Massive /tmp files
Aki Tuomi
aki.tuomi at open-xchange.com
Fri Jan 22 20:33:45 EET 2021
> On 22/01/2021 20:29 Ron Garret <ron at flownet.com> wrote:
>
>
> On Jan 22, 2021, at 10:05 AM, @lbutlr <kremels at kreme.com> wrote:
>
> > On 22 Jan 2021, at 09:07, Ron Garret (gmail) <ron.garret at gmail.com> wrote:
> >> On Jan 22, 2021, at 8:02 AM, @lbutlr <kremels at kreme.com> wrote:
> >>
> >>> On 21 Jan 2021, at 18:08, MRob <mrobti at insiberia.net> wrote:
> >>>> Hello,
> >>>> I just found user who has single folder (standard maildir format) that filled with over 8mil files and 800GB in the /tmp subdirectory of that folder:
> >>>
> >>> Are they real files or hard links?
> >>
> >> How would you distinguish a hard link from a “real file”?
> >
> > ls -l will show the number of hard links to a file in the first column after the permissions (or it showed the number off files (including . and ..) inside a directory if it's a directory entry).
>
> Ah, I misinterpreted the question then.
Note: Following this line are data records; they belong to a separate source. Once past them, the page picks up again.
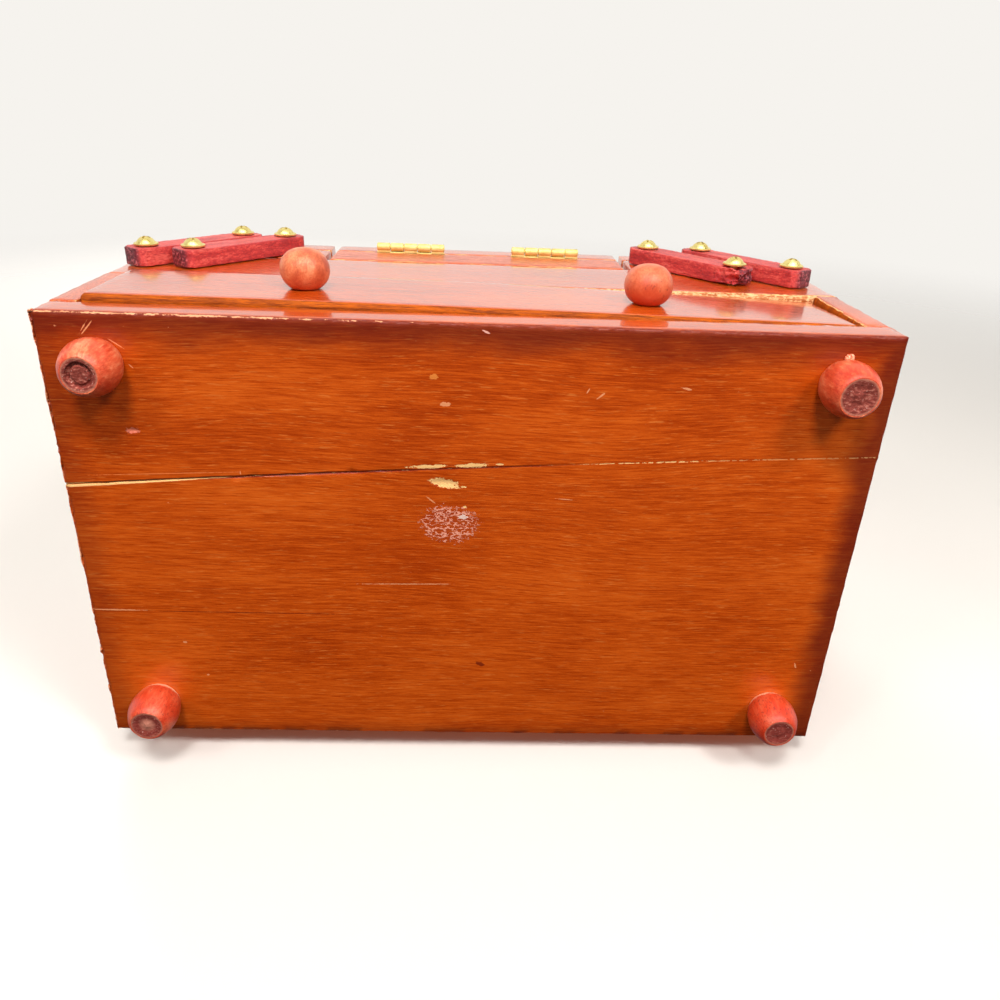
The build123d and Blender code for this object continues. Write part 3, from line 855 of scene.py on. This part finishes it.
plain_finish = Finish("plain wood")
plain_tones = (paint(240, 210, 160), paint(224, 184, 128), paint(190, 142, 88), paint(248, 226, 184))
colour, fibres, _ = timber(plain_finish, *plain_tones)
roughness = plain_finish.step(fibres, 0.3, 0.7, 0.55, 0.72)
plain_wood = plain_finish.lay_on(colour, roughness, fibres, 0.00015, 0.5)
plain_boards = {
    "drawer_left_side": "Y", "drawer_right_side": "Y", "drawer_back": "X", "drawer_floor": "X",
    "drawer_shelf": "X",
}
for plank, (name, along) in enumerate(plain_boards.items(), 33):
    piece = board(name)
    finish_board(piece, along, plank, 0.0003)
    fit(piece, "case" if name == "drawer_shelf" else "drawer", name, plain_wood)


# The two knobs, turned like flattened balls with a small flat against the drawer front, dyed and
# left dull. The brass screws that hold them are driven from inside the drawer.
knob_front_reach = 0.0080
knob_flat_distance = 0.0070
knob_fullness = 0.85
quarter_turn = math.pi / 2
dye = Finish("dyed knob", coat=0.35, coat_roughness=0.26)
grain = dye.grain()
grit = dye.noise(grain, (1.0, 1.4, 1.4), 5.0, 0.72)
blotches = dye.noise(grain, (0.1, 0.14, 0.14), 3.0)
tone = dye.add(dye.times(grit, 0.4), dye.times(blotches, 0.6))
colour = dye.ramp(
    dye.step(tone, 0.35, 0.65),
    (0.0, paint(180, 72, 38)), (0.5, paint(212, 108, 64)), (1.0, paint(228, 146, 98)),
)
colour = dye.mix(dye.read("aged"), colour, paint(194, 62, 26))
speck = dye.step(dye.noise(grain, (0.7, 0.7, 0.7), 3.0), 0.64, 0.7)
colour = dye.mix(speck, colour, paint(132, 44, 26), 0.55)
roughness = dye.step(grit, 0.3, 0.7, 0.4, 0.55)
knob_material = dye.lay_on(colour, roughness, grit, 0.00025, 0.5)

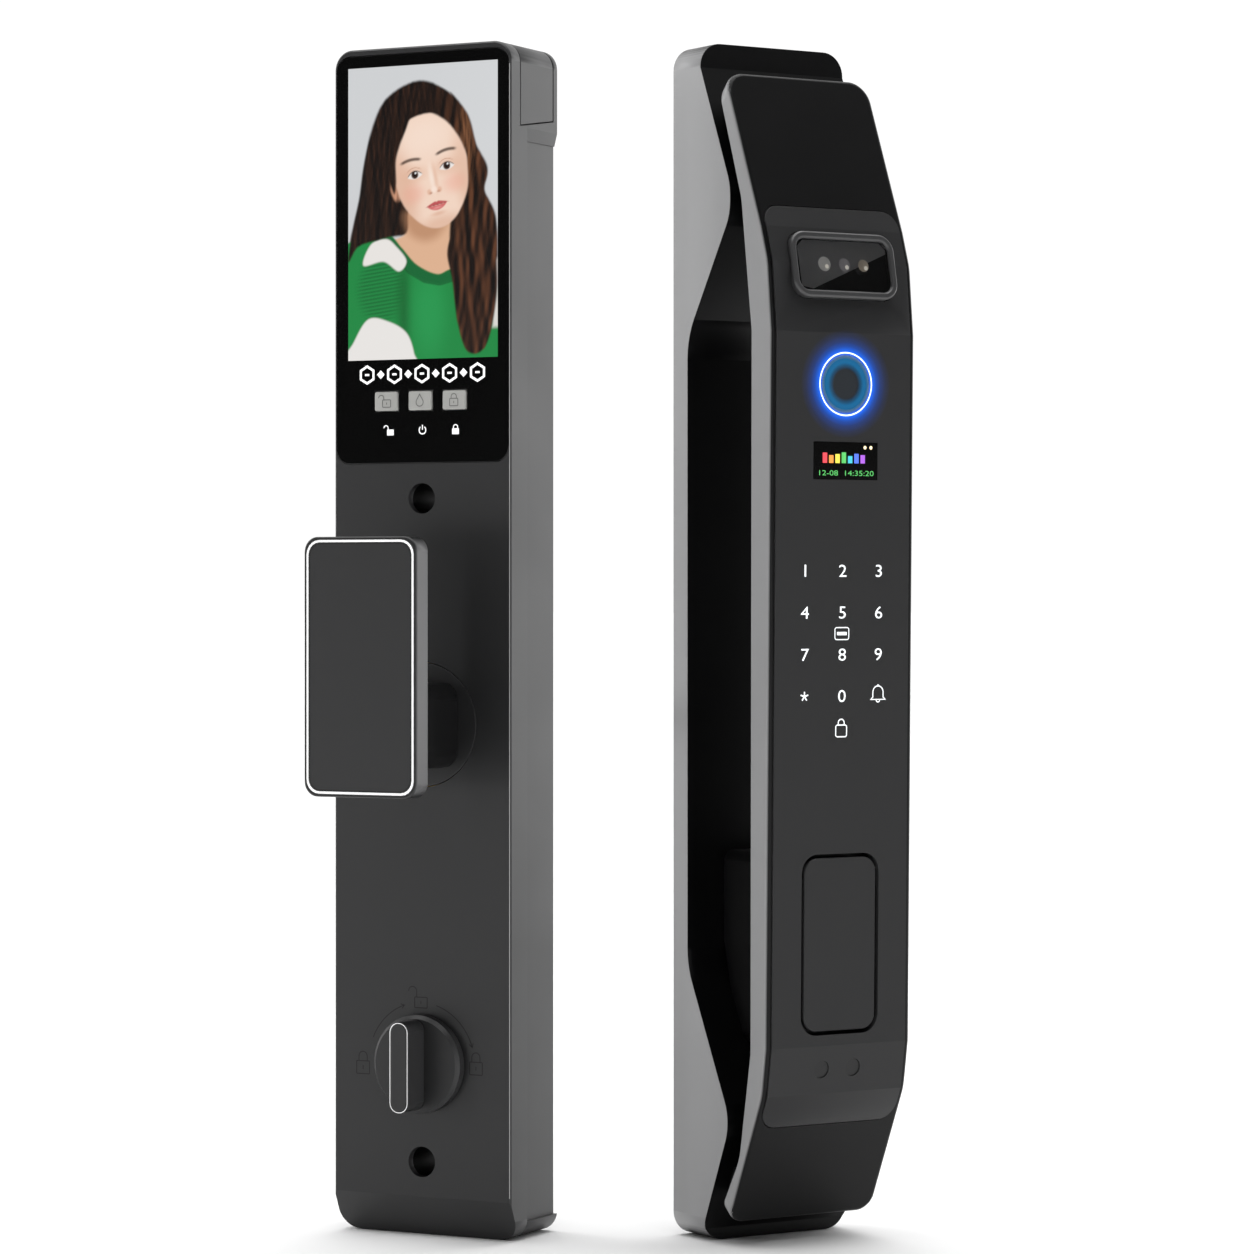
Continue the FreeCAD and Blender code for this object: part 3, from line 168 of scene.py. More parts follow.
PANEL_PAINT = satin_paint("satin powder paint charcoal", "#1f1f20", "#3c3c3d", INNER, 0.42)
CASE_PAINT = satin_paint("satin powder paint inner case", "#202021", "#383839", INNER, 0.42)
GRIP_PAINT = satin_paint("satin powder paint grip", "#060607", "#a0a0a1", OUTER, 0.34, 0.22)
COVER_PAINT = satin_paint("satin powder paint cover", "#212122", "#3c3c3d", OUTER, 0.45, 0.4)
LEVER_PAINT = satin_paint("satin powder paint pull plate", "#222223", "#626263", INNER, 0.38)
STEM_PAINT = satin_paint("satin powder paint stem", "#101011", "#1a1a1b", INNER, 0.42, 0.3)

# %% [markdown]
# ## Glass, plastics and metals
# The screen sits behind one sheet of black-printed cover glass: smooth, with a glass IOR of 1.52.
# Hidden springs, bushes and bars keep plain metal finishes; a metal's colour is its reflection.

# %% Glass, plastics and metals
def plain(name, colour, rough, metal=0.0, ior=1.5, grain_mm=None, **sockets):
    """A finish of one colour, with a fine surface texture where the real one shows it."""
    made, tree, shader = material(name, colour, rough, metal, ior, **sockets)
    if grain_mm:
        grain(tree, shader, grain_mm, height_mm=0.01)
        rough_drift(tree, shader, max(rough - 0.06, 0.02), rough + 0.06, 15)
    return made


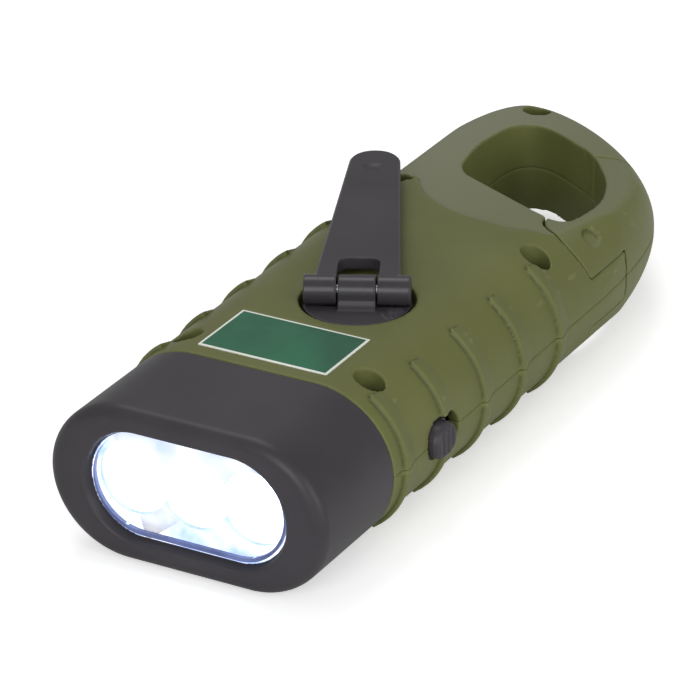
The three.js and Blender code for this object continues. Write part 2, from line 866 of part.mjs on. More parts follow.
// Plates that carry the gear pins, screwed to posts of the lower casing
const topPlateZ = levelC + gearThick + platesGap;
function hull2d(circles, z0, z1) {
  const points = circles.flatMap(([x, y, r]) =>
    Array.from({ length: 16 }, (_, i) => polar(x, y, r, (360 * i) / 16)),
  );
  const sorted = points.sort((a, b) => a[0] - b[0] || a[1] - b[1]);
  const turn = (o, a, b) => (a[0] - o[0]) * (b[1] - o[1]) - (a[1] - o[1]) * (b[0] - o[0]);
  const chain = (list) => {
    const kept = [];
    for (const p of list) {
      while (kept.length > 1 && turn(kept.at(-2), kept.at(-1), p) <= 0) kept.pop();
      kept.push(p);
    }
    return kept.slice(0, -1);
  };
  const ring = [...chain(sorted), ...chain([...sorted].reverse())];
  return slab(new THREE.Shape(ring.map((p) => new THREE.Vector2(...p))), z0, z1);
}
function gearPlates() {
  const earAt = ([x, y]) => [x, y, plateEarR];
  const legEar = ([x, y]) => [x, y, legEarR];
  const carried = [...posts.map(([, x, y]) => [x, y]), secondAt, rotorAt].map(earAt);
  const base = hull2d([...carried, ...legs.map(legEar)], basePlateZ, basePlateZ + basePlateThick);
  const bores = [
    ...posts.map(([, x, y]) => rod(x, y, 0, bodyHeight, postScrewR + runFit, 14)),
    ...[firstAt, secondAt, rotorAt].map((at) => rod(...at, 0, bodyHeight, gearPinR + runFit, 14)),
  ];
  place("gear_base_plate", without(base, ...bores), steel);
  const bars = [
    [earAt(firstAt), earAt(secondAt)],
    [earAt(secondAt), legEar(legs[0])],
    [earAt(firstAt), legEar(legs[1])],
  ].map((ends) => hull2d(ends, topPlateZ, topPlateZ + topPlateThick));
  const legRods = legs.map(([x, y]) =>
    rod(x, y, basePlateZ + basePlateThick, topPlateZ + gap, legR, 14),
  );
  const top = joined(...bars, ...legRods);
  const pinBores = [firstAt, secondAt].map((at) =>
    rod(...at, 0, bodyHeight, gearPinR + runFit, 14),
  );
  place("gear_top_plate", without(top, ...pinBores), steel);
  for (const [name, x, y] of posts) {
    const solid = screwSolid(postScrewLength, postScrewHeadR, postScrewHeadH, postScrewR);
    place(name, solid.translate([x, y, basePlateZ + basePlateThick]), steel);
  }
}

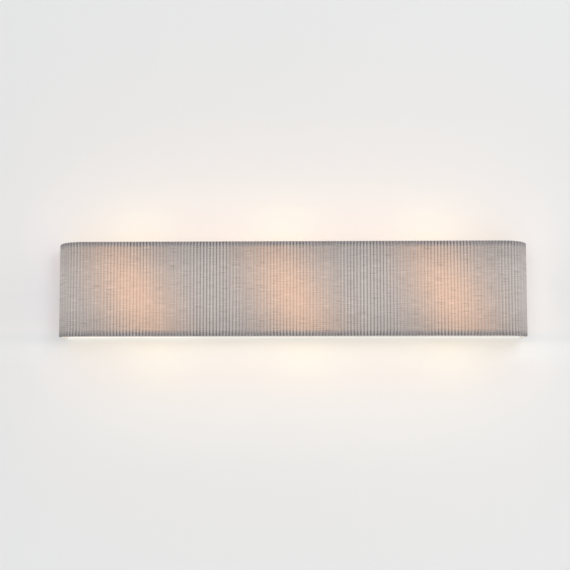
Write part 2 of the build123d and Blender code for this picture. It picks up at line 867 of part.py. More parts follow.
for bay in lamp_bays:
    frame = lamp_frame(bay)
    save(f"bracket_{bay}", frame * bracket())
    save(f"holder_body_{bay}", frame * holder_body())
    save(f"holder_core_{bay}", frame * holder_core())
    save(f"screw_shell_{bay}", frame * screw_shell())
    save(f"centre_contact_{bay}", frame * centre_contact())
    save(f"bulb_glass_{bay}", frame * bulb_glass())
    save(f"bulb_cap_{bay}", frame * bulb_cap())
    save(f"bulb_tip_{bay}", frame * bulb_tip())
    save(f"filament_{bay}", frame * filament())
    save(f"lead_{bay}", lead(bay))
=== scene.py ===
import json
from math import cos, pi, radians, sin

import bmesh
import bpy
from mathutils import Matrix, Vector

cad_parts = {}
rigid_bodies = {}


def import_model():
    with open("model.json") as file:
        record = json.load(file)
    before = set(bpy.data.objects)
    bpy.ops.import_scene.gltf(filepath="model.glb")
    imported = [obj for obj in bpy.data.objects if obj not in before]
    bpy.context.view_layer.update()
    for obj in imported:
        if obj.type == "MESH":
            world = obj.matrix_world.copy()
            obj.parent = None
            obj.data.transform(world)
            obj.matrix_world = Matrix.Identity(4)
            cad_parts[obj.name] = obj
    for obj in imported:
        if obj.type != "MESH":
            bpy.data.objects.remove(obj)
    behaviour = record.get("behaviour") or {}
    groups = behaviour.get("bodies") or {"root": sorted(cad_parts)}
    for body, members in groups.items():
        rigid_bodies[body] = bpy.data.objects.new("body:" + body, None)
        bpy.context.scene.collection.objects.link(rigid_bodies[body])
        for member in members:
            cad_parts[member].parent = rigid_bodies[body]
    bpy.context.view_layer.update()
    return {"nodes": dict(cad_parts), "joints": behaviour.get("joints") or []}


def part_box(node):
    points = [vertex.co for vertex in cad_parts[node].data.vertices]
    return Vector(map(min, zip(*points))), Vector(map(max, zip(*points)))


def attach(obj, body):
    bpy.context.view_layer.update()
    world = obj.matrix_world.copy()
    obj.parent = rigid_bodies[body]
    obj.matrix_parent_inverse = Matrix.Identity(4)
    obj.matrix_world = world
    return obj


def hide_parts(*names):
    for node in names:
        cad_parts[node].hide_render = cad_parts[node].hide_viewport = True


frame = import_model()
mm = 0.001
joints = {joint["name"]: joint for joint in frame["joints"]}
bays = ("left", "middle", "right")
lampPlaces = [joints[f"{bay}_lamp_turn"]["pos_m"][0] for bay in bays]  # across the light, in metres
print("frame loaded:", len(frame["nodes"]), "nodes")


# node trees: a Link is one socket, and arithmetic on it adds Math nodes to its Graph

def operator(operation, turned=False):
    def apply(self, other):
        return self.math(operation, *((other, self) if turned else (self, other)))

    return apply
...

You meant (I presume) “Are they 8 million distinct files, or 8 million hard links to a (much) smaller number of actual underlying inodes.”
>
> So then my next question is (and I’m not intending to challenge you here, I’m just trying to get a better understanding of how dovecot works under the hood): where would these hard links come from? What does dovecot use hard links for?
>
> rg
There should not be any files under /tmp normally. If there are, you can look at what they are, and decide whether to rm them or move them under /new.
Maildir delivery says that you first write the file under /tmp and then link-unlink the file into /new.